■ Directive ■
Print all of the data exactly.

----- Data in this exercise

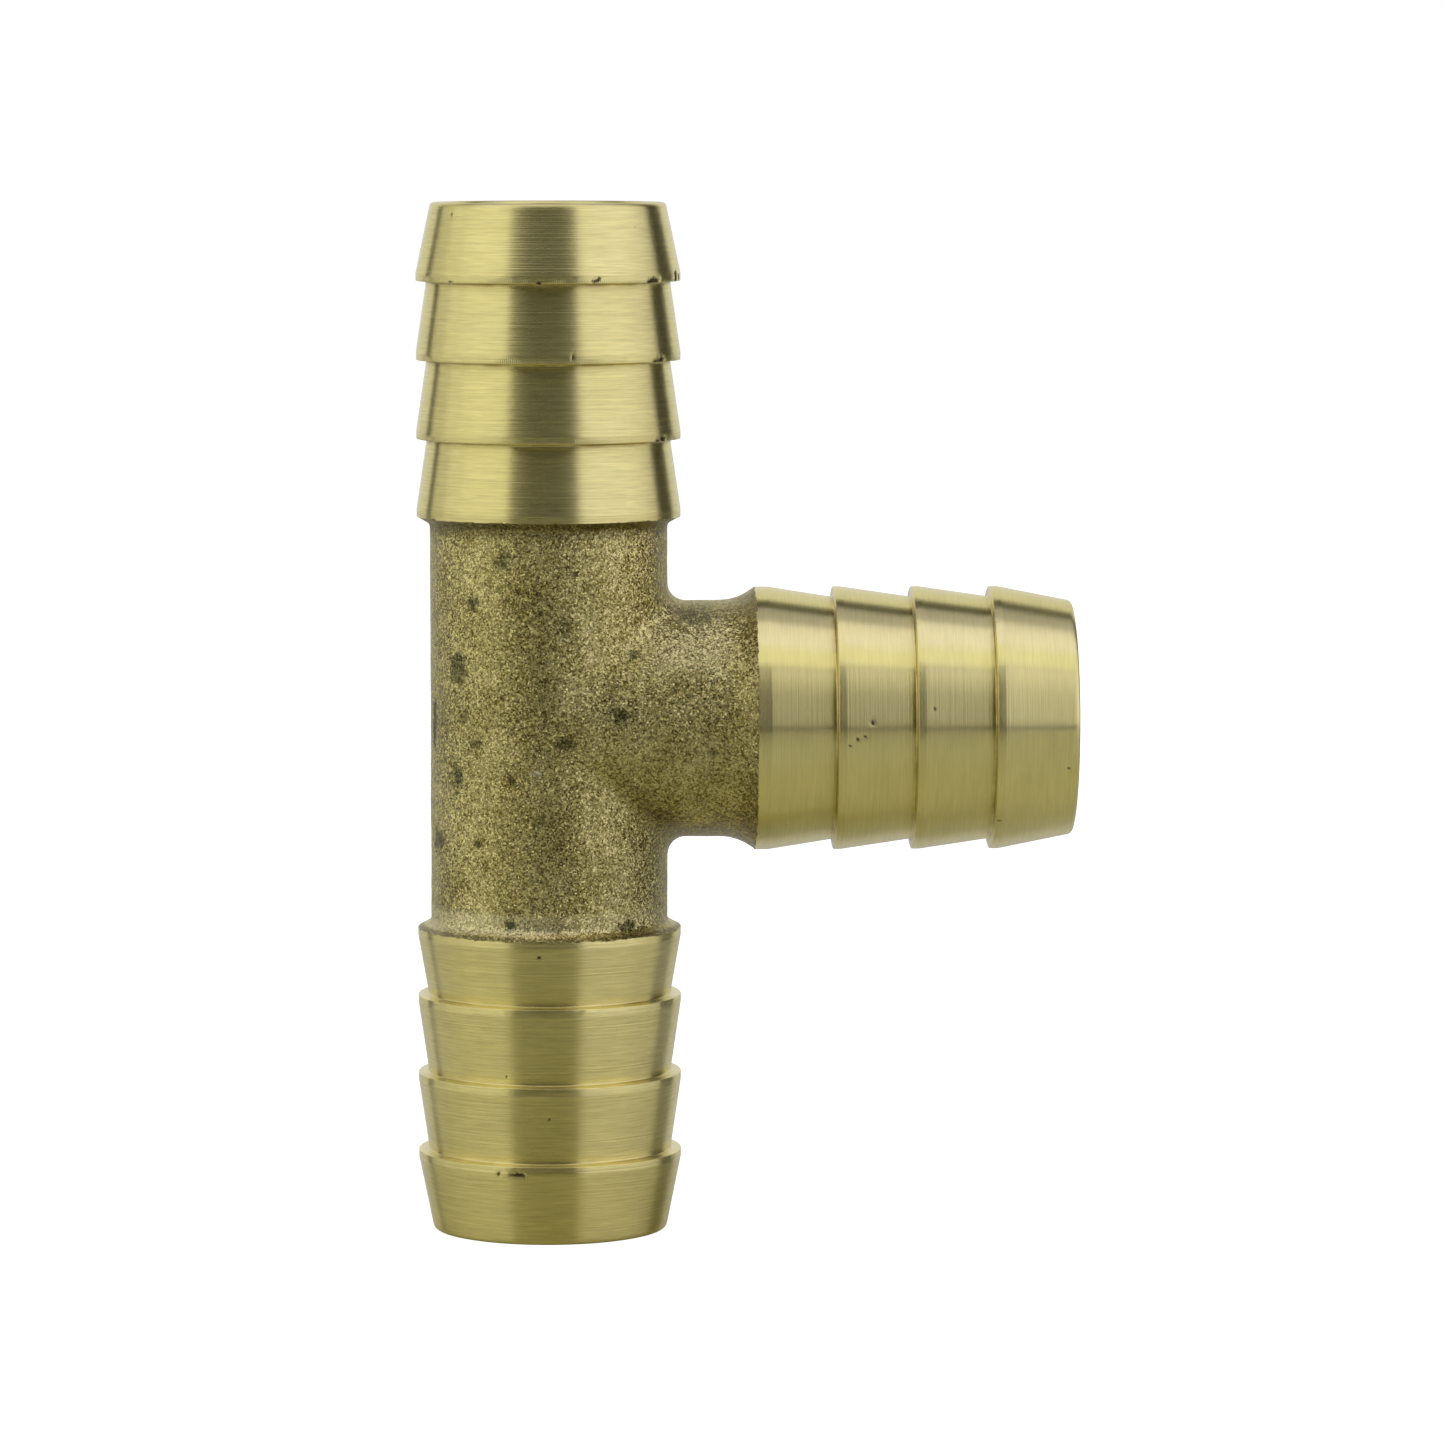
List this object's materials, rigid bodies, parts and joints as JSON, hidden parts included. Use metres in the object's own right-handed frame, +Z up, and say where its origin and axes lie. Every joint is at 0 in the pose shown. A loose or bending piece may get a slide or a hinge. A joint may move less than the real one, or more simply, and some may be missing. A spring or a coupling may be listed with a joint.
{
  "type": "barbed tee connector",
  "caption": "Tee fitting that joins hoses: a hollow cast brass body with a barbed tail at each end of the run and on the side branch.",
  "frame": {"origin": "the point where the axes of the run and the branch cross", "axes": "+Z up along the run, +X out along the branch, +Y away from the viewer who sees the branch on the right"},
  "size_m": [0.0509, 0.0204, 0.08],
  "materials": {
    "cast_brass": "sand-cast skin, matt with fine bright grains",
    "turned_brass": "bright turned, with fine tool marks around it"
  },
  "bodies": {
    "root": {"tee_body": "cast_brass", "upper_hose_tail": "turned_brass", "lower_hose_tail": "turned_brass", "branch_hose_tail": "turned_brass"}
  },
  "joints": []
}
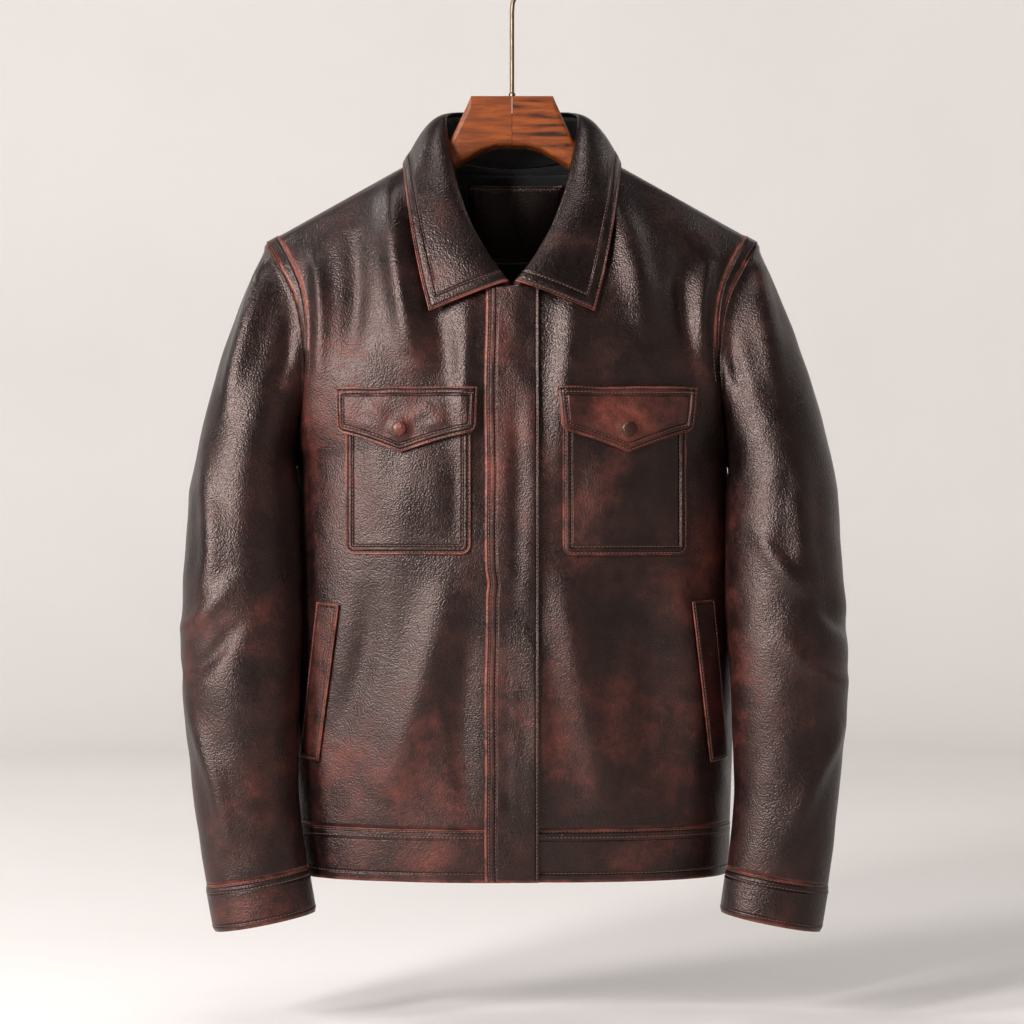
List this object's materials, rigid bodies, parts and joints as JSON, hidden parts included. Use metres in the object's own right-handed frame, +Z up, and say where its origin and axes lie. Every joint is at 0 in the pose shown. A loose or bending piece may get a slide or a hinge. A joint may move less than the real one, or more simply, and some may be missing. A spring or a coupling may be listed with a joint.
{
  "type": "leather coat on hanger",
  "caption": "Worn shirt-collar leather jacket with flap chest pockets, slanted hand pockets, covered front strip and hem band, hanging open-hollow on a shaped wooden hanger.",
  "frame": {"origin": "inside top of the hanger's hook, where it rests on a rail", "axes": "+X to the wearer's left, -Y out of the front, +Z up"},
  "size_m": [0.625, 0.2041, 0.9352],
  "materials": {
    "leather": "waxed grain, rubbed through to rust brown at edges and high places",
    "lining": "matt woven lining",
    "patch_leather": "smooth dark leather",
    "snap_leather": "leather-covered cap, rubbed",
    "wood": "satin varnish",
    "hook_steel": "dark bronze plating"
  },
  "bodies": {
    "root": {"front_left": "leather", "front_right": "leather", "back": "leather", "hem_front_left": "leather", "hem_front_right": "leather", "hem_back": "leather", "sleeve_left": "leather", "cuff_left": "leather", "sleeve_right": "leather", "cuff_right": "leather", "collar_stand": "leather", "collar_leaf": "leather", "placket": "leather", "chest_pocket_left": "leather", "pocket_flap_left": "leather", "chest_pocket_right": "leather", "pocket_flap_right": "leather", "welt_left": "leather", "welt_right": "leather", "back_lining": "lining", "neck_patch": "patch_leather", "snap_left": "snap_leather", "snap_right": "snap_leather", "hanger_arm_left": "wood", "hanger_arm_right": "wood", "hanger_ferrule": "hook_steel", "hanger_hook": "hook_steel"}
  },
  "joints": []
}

----------

■ Full output ■
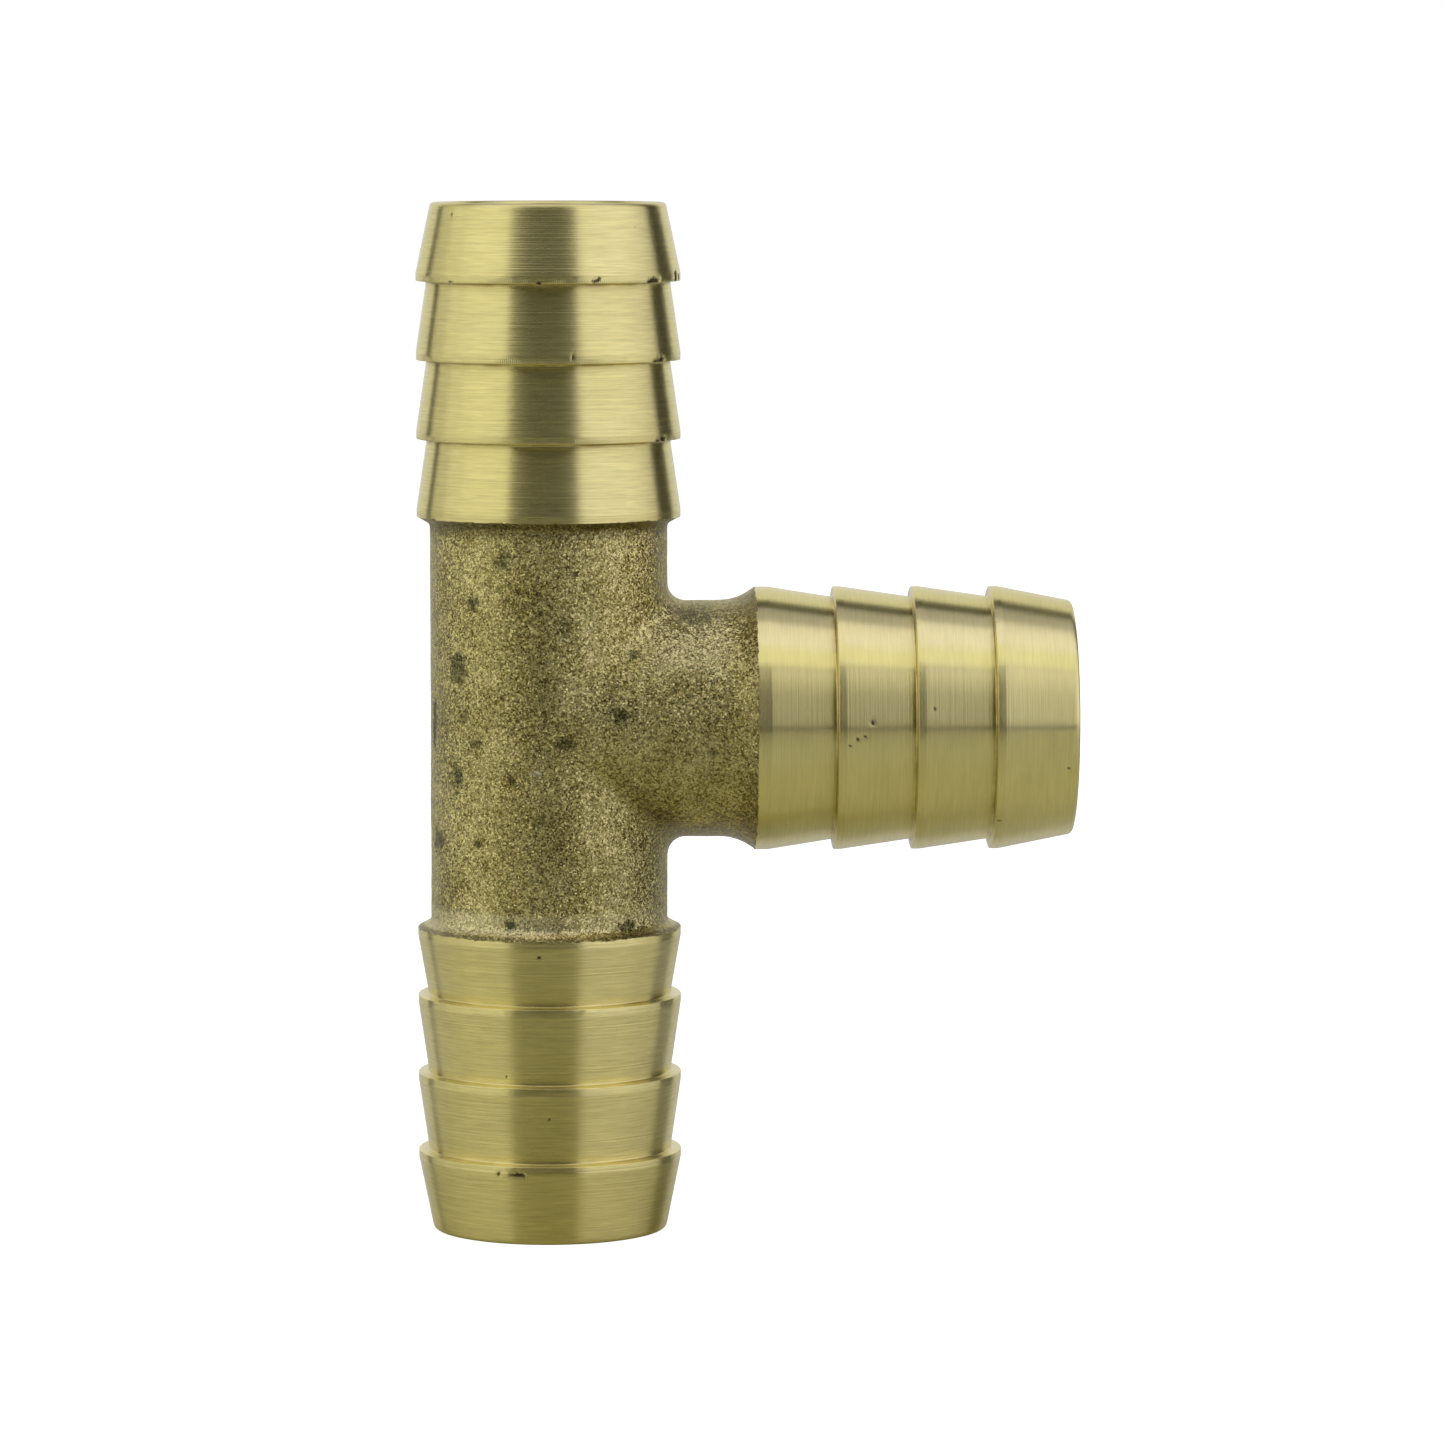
List this object's materials, rigid bodies, parts and joints as JSON, hidden parts included. Use metres in the object's own right-handed frame, +Z up, and say where its origin and axes lie. Every joint is at 0 in the pose shown. A loose or bending piece may get a slide or a hinge. A joint may move less than the real one, or more simply, and some may be missing. A spring or a coupling may be listed with a joint.
{
  "type": "barbed tee connector",
  "caption": "Tee fitting that joins hoses: a hollow cast brass body with a barbed tail at each end of the run and on the side branch.",
  "frame": {"origin": "the point where the axes of the run and the branch cross", "axes": "+Z up along the run, +X out along the branch, +Y away from the viewer who sees the branch on the right"},
  "size_m": [0.0509, 0.0204, 0.08],
  "materials": {
    "cast_brass": "sand-cast skin, matt with fine bright grains",
    "turned_brass": "bright turned, with fine tool marks around it"
  },
  "bodies": {
    "root": {"tee_body": "cast_brass", "upper_hose_tail": "turned_brass", "lower_hose_tail": "turned_brass", "branch_hose_tail": "turned_brass"}
  },
  "joints": []
}
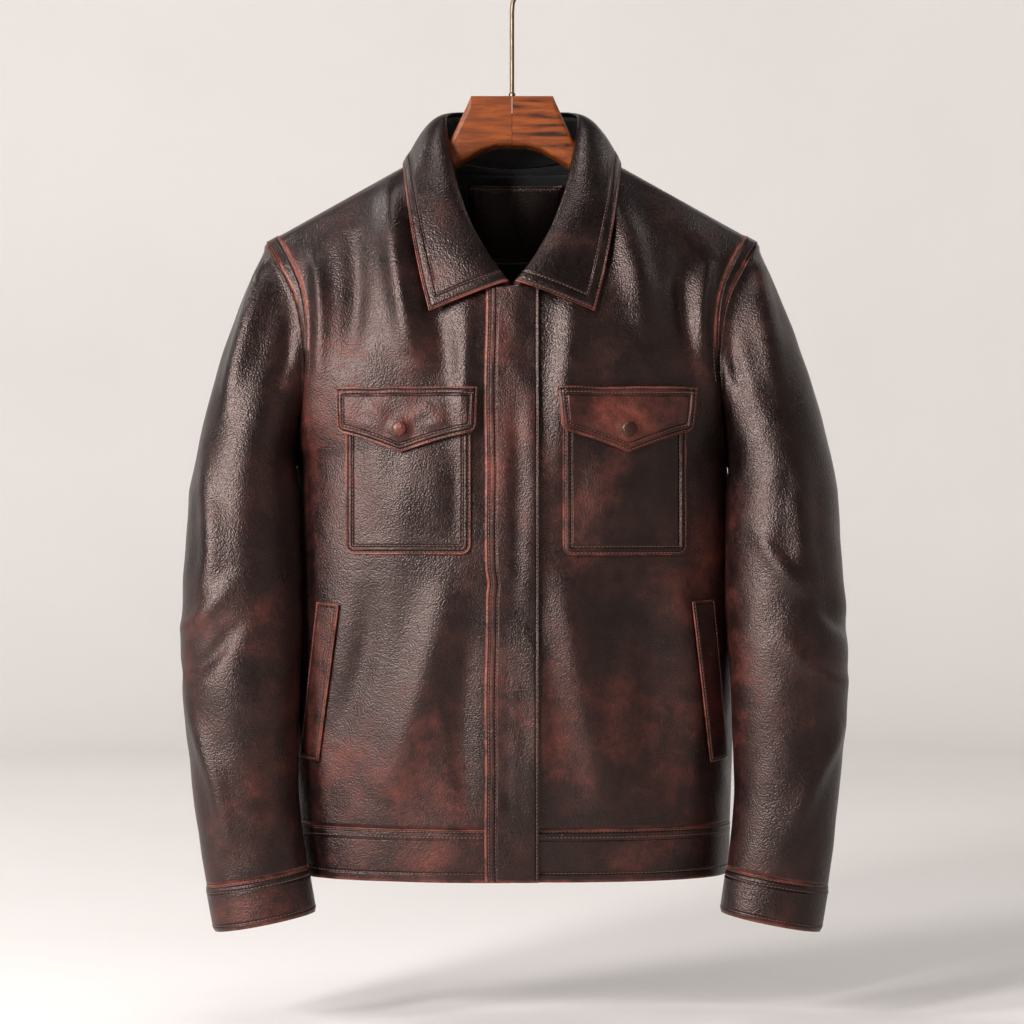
List this object's materials, rigid bodies, parts and joints as JSON, hidden parts included. Use metres in the object's own right-handed frame, +Z up, and say where its origin and axes lie. Every joint is at 0 in the pose shown. A loose or bending piece may get a slide or a hinge. A joint may move less than the real one, or more simply, and some may be missing. A spring or a coupling may be listed with a joint.
{
  "type": "leather coat on hanger",
  "caption": "Worn shirt-collar leather jacket with flap chest pockets, slanted hand pockets, covered front strip and hem band, hanging open-hollow on a shaped wooden hanger.",
  "frame": {"origin": "inside top of the hanger's hook, where it rests on a rail", "axes": "+X to the wearer's left, -Y out of the front, +Z up"},
  "size_m": [0.625, 0.2041, 0.9352],
  "materials": {
    "leather": "waxed grain, rubbed through to rust brown at edges and high places",
    "lining": "matt woven lining",
    "patch_leather": "smooth dark leather",
    "snap_leather": "leather-covered cap, rubbed",
    "wood": "satin varnish",
    "hook_steel": "dark bronze plating"
  },
  "bodies": {
    "root": {"front_left": "leather", "front_right": "leather", "back": "leather", "hem_front_left": "leather", "hem_front_right": "leather", "hem_back": "leather", "sleeve_left": "leather", "cuff_left": "leather", "sleeve_right": "leather", "cuff_right": "leather", "collar_stand": "leather", "collar_leaf": "leather", "placket": "leather", "chest_pocket_left": "leather", "pocket_flap_left": "leather", "chest_pocket_right": "leather", "pocket_flap_right": "leather", "welt_left": "leather", "welt_right": "leather", "back_lining": "lining", "neck_patch": "patch_leather", "snap_left": "snap_leather", "snap_right": "snap_leather", "hanger_arm_left": "wood", "hanger_arm_right": "wood", "hanger_ferrule": "hook_steel", "hanger_hook": "hook_steel"}
  },
  "joints": []
}